Four months is tight. Start this week.
FAQ
Q: Does the EU AI Act apply to my company if we are headquartered outside the EU?
A: Yes. The Act has extraterritorial scope. If your AI-powered HR tools affect EU-based candidates or employees, you are subject to its requirements regardless of where your company is located.
Q: Is the August 2, 2026, deadline actually going to be delayed?
A: A delay to December 2, 2027, has been proposed under the Digital Omnibus package and has advanced through EU Parliament committees, but it is not confirmed law. It still requires trilogue negotiations and final adoption. Do not plan around an unconfirmed delay.
Q: What HR AI tools are already banned under the Act?
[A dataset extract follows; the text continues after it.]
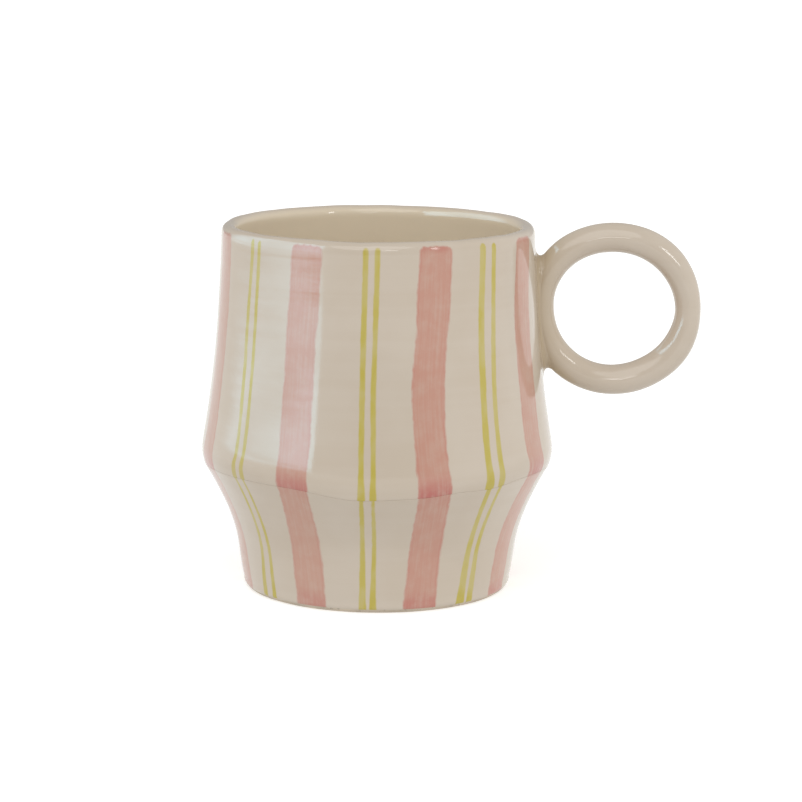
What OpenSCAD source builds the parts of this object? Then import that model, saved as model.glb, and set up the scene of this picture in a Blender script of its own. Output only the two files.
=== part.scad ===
// Hand-painted stoneware mug with a full-circle ring handle.
// Millimetres. The origin is the centre of the foot on the table, +Z is up, and the handle points to +X.

/* [Body] */
// Height from the table to the top of the lip
height = 100; // [90:0.5:122]
// Outer diameter just below the lip
rim_d = 85.4; // [72:0.2:104]
// Largest outer diameter, at the shoulder
shoulder_d = 96.4; // [90:0.2:118]
// Height of the largest diameter above the table
shoulder_h = 38.5; // [32:0.5:47]
// Outer diameter at the bottom edge
base_d = 73.8; // [62:0.2:84]
// Thickness of the wall
wall_t = 4.2; // [3:0.1:6]
// Thickness of the floor slab
floor_t = 5; // [3.5:0.1:7]

/* [Curve of the wall] */
// Lean of the wall just below the lip, in degrees
rim_lean = 1.8; // [0:0.1:6]
// Share of the upper wall that keeps the rim's lean
rim_hold = 0.69; // [0.4:0.01:0.8]
// Share of the upper wall that stays upright above the shoulder
shoulder_hold = 0.07; // [0.03:0.01:0.2]
// Radius of the rounded nose under the shoulder
nose_r = 13; // [9:0.5:20]
// Drop from the largest diameter to the seam of the two walls
seam_drop = 4.5; // [3:0.1:6]
// Lean of the lower wall where it leaves the seam, in degrees
seam_lean = 30.5; // [22:0.5:38]
// Share of the lower wall that keeps the seam's lean
seam_hold = 0.63; // [0.3:0.01:0.7]
// Lean of the lower wall at the base, in degrees
base_lean = 11; // [4:0.5:15]
// Share of the lower wall that keeps the base's lean
base_hold = 0.37; // [0.2:0.01:0.5]

/* [Foot] */
// Radius of the rounded bottom edge
edge_r = 2.4; // [1.8:0.1:3.5]
// Height of the bare foot ring, and depth of the hollow under the floor
foot_h = 1.2; // [0.8:0.1:1.7]
// Width of the face that stands on the table
foot_w = 5; // [3:0.1:8]

/* [Ring handle] */
// Radius of the ring, to the middle of its roll of clay
ring_r = 19.9; // [16:0.1:25]
// Thickness of the roll of clay
ring_t = 7.6; // [6:0.1:9.5]
// Drop from the top of the lip to the top of the ring, negative where the ring stands higher
ring_drop = -0.4; // [-1:0.1:6]
// Depth that the roll is let into the line of the wall
ring_bite = 2.7; // [1.5:0.1:3]
// Width of the slip fillet round the joint
slip_w = 2.2; // [1:0.1:3]
// Height of the slip fillet on the wall
slip_h = 1.6; // [0.8:0.1:2.4]

/* [Painted stripes] */
// Number of broad strokes, and of fine pairs between them
stripe_count = 8; // [6:1:10]
// Turn of the first fine pair from the handle, in degrees
stripe_turn = -5; // [-11:0.5:11]
// Width of a broad stroke at the rim
broad_w = 9.2; // [6:0.1:11]
// Width of a fine line at the rim
fine_w = 1.7; // [1:0.1:2.5]
// Distance between the middles of a pair of fine lines at the rim
fine_pitch = 3.2; // [2.8:0.1:5]
// Thickness of the coat of underglaze
paint_t = 0.15; // [0.1:0.05:0.3]
// Clearance between the strokes and the slip round the handle
paint_gap = 1.2; // [1:0.1:2]

/* [Hidden] */
$fn = 96;
CREAM = [0.90, 0.87, 0.80];
BARE_CLAY = [0.80, 0.72, 0.60];
SLIP = [0.84, 0.79, 0.70];
PINK = [0.87, 0.62, 0.57];
GREEN = [0.74, 0.70, 0.30];

curve_steps = 16;
arc_steps = 8;
slip_steps = 2;
lip_r = wall_t / 2;
rim_r = rim_d / 2;
shoulder_r = shoulder_d / 2;
base_r = base_d / 2;
rim_z = height - lip_r;
seam_z = shoulder_h - seam_drop;
floor_top = foot_h + floor_t;
tube_r = ring_t / 2;
ring_z = height - ring_drop - ring_r - tube_r;

// A cubic curve from a to d that sets off towards b and arrives from c.
function bezier(a, b, c, d) = [for (i = [0:curve_steps]) let (t = i / curve_steps, s = 1 - t)
    a * s ^ 3 + 3 * b * s ^ 2 * t + 3 * c * s * t ^ 2 + d * t ^ 3];
// An arc about c, from angle a to angle b.
function arc(c, r, a, b) = [for (i = [0:arc_steps]) let (t = a + (b - a) * i / arc_steps)
    c + r * [cos(t), sin(t)]];
function lean(angle) = [sin(angle), cos(angle)];
function shifted(points, by) = [for (p = points) p + [by, 0]];
function reversed(points) = [for (i = [len(points) - 1:-1:0]) points[i]];
function above(points, z) = [for (p = points) if (p.y > z) p];
function radius_at(points, z) = lookup(z, [for (p = points) [p.y, p.x]]);

// Outline of the outside, as [radius, height] from the table up, in four stretches.
nose_angle = asin(seam_drop / nose_r);
nose = arc([shoulder_r - nose_r, shoulder_h], nose_r, -nose_angle, 0);
seam_point = nose[0];
lower_span = seam_z - edge_r;
upper_span = rim_z - shoulder_h;
edge_angle = asin((edge_r - foot_h) / edge_r);
edge_centre = [base_r - edge_r, edge_r];
foot_edge = arc(edge_centre, edge_r, -90, -edge_angle);
wall_edge = arc(edge_centre, edge_r, -edge_angle, 0);
lower_curve = bezier([base_r, edge_r], [base_r, edge_r] + base_hold * lower_span * lean(base_lean),
    seam_point - seam_hold * lower_span * lean(seam_lean), seam_point);
upper_curve = bezier([shoulder_r, shoulder_h], [shoulder_r, shoulder_h + shoulder_hold * upper_span],
    [rim_r, rim_z] + rim_hold * upper_span * [sin(rim_lean), -cos(rim_lean)], [rim_r, rim_z]);
lower_outside = concat(wall_edge, lower_curve);
upper_outside = concat(nose, upper_curve);
lip = arc([rim_r - lip_r, rim_z], lip_r, 0, 180);

floor_r = radius_at(lower_outside, floor_top) - wall_t;
ring_x = radius_at(upper_outside, ring_z) - ring_bite + tube_r + ring_r;

// ---- Body ----

// Bare ring of clay that the mug stands on. It carries on the rounded edge of the wall above it.
module foot_ring() {
    inner_r = edge_centre.x - foot_w;
    color(BARE_CLAY) rotate_extrude()
        polygon(concat([[inner_r, foot_h], [inner_r, 0]], foot_edge));
}

module floor_disc() {
    color(CREAM) translate([0, 0, foot_h]) cylinder(r = floor_r, h = floor_t);
}

module lower_wall() {
    inside = above(shifted(lower_outside, -wall_t), floor_top);
    color(CREAM) rotate_extrude()
        polygon(concat(lower_outside, reversed(inside), [[floor_r, floor_top], [floor_r, foot_h]]));
}

module upper_wall() {
    color(CREAM) rotate_extrude()
        polygon(concat(upper_outside, lip, reversed(shifted(upper_outside, -wall_t))));
}

// The body as if it were solid clay, swollen by grow. The handle and its slip are cut to fit against it.
module body_solid(grow = 0) {
    rotate_extrude() polygon(concat([[0, foot_h]], shifted(lower_outside, grow),
        shifted(upper_outside, grow), [[rim_r - lip_r, height], [0, height]]));
}

// ---- Handle ----

module ring(r) {
    translate([ring_x, 0, ring_z]) rotate([90, 0, 0]) rotate_extrude()
        translate([ring_r, 0]) circle(r = r);
}

module ring_handle() {
    color(CREAM) difference() {
        ring(tube_r);
        body_solid();
    }
}

// Soft clay wiped round the joint: low and wide against the wall, high and narrow against the ring.
module handle_slip() {
    color(SLIP) difference() {
        for (i = [1:slip_steps]) intersection() {
            ring(tube_r + slip_w * (slip_steps + 1 - i) / slip_steps);
            body_solid(slip_h * i / slip_steps);
        }
        body_solid();
        ring(tube_r);
    }
}

// ---- Painted stripes ----

function degrees_at_rim(width) = width / rim_r * 180 / PI;

// A coat of paint on one stretch of the outside, turned through the angle that it covers.
module stroke(outside, middle, width) {
    angle = degrees_at_rim(width);
    rotate_extrude(angle = angle, start = middle - angle / 2)
        polygon(concat(outside, reversed(shifted(outside, paint_t))));
}

module broad_strokes(outside) {
    for (i = [0:stripe_count - 1])
        stroke(outside, stripe_turn + (i + 0.5) * 360 / stripe_count, broad_w);
}

module fine_lines(outside) {
    offset_angle = degrees_at_rim(fine_pitch) / 2;
    difference() {
        for (i = [0:stripe_count - 1], side = [-1, 1])
            stroke(outside, stripe_turn + i * 360 / stripe_count + side * offset_angle, fine_w);
        ring(tube_r + slip_w + paint_gap);
    }
}

module pink_strokes_upper() {
    color(PINK) broad_strokes(upper_outside);
}

module pink_strokes_lower() {
    color(PINK) broad_strokes(lower_outside);
}

module green_lines_upper() {
    color(GREEN) fine_lines(upper_outside);
}

module green_lines_lower() {
    color(GREEN) fine_lines(lower_outside);
}

foot_ring();
floor_disc();
lower_wall();
upper_wall();
ring_handle();
handle_slip();
pink_strokes_upper();
pink_strokes_lower();
green_lines_upper();
green_lines_lower();
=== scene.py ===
"""Hand-painted mug with a ring handle: the glazed visual model, built round its CAD frame."""

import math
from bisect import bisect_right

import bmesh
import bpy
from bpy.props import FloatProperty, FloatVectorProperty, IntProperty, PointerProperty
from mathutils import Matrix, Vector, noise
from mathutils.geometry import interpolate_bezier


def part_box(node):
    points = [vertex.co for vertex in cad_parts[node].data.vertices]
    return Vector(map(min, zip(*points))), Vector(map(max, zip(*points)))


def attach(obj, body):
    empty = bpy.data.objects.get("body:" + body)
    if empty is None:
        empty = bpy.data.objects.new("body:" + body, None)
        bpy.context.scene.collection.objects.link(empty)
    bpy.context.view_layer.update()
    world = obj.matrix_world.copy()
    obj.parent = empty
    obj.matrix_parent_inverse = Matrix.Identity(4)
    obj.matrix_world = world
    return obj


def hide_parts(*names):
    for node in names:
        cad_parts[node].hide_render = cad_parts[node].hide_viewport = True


bl_info = {
    "name": "Striped mug with a ring handle",
    "version": (1, 0, 0),
    "blender": (4, 5, 0),
    "location": "View3D > Sidebar > Mug",
    "description": "Builds the walls, foot, handle and glaze of a hand-painted mug",
    "category": "Add Mesh",
}

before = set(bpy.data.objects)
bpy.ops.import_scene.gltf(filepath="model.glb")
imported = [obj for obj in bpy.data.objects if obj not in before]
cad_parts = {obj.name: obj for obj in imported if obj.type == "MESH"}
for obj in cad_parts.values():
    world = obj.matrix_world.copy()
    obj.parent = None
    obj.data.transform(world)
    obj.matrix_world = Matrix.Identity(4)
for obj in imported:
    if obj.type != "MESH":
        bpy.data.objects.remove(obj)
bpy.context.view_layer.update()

MM = 0.001
TURN = 2 * math.pi


# ---- Properties ----


def size(name, description, default, low=0.0, high=0.2):
    """A length that can be set."""
    return FloatProperty(name=name, description=description, default=default, min=low, max=high,
                         precision=5, unit="LENGTH", subtype="DISTANCE")


def share(name, description, default, low=0.0, high=1.0):
    """A plain number that can be set."""
    return FloatProperty(name=name, description=description, default=default, min=low, max=high)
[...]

A: Since February 2, 2025, emotion recognition in employment contexts, social scoring, biometric inference of sensitive attributes, and manipulative AI practices have been prohibited.
Q: What are the penalties for non-compliance?
A: Fines can reach €35 million or 7% of global annual revenue for prohibited practices, €15 million or 3% for high-risk violations, and €7.5 million or 1% for providing false information to authorities.
Q: Where should I start if my organization has done no compliance work yet?
A: Begin with a full AI inventory of your HR tech stack, classify each system by risk tier, and verify that no already-banned practices (emotion recognition, social scoring) are active. Then engage your vendors with compliance questionnaires and build human-review workflows.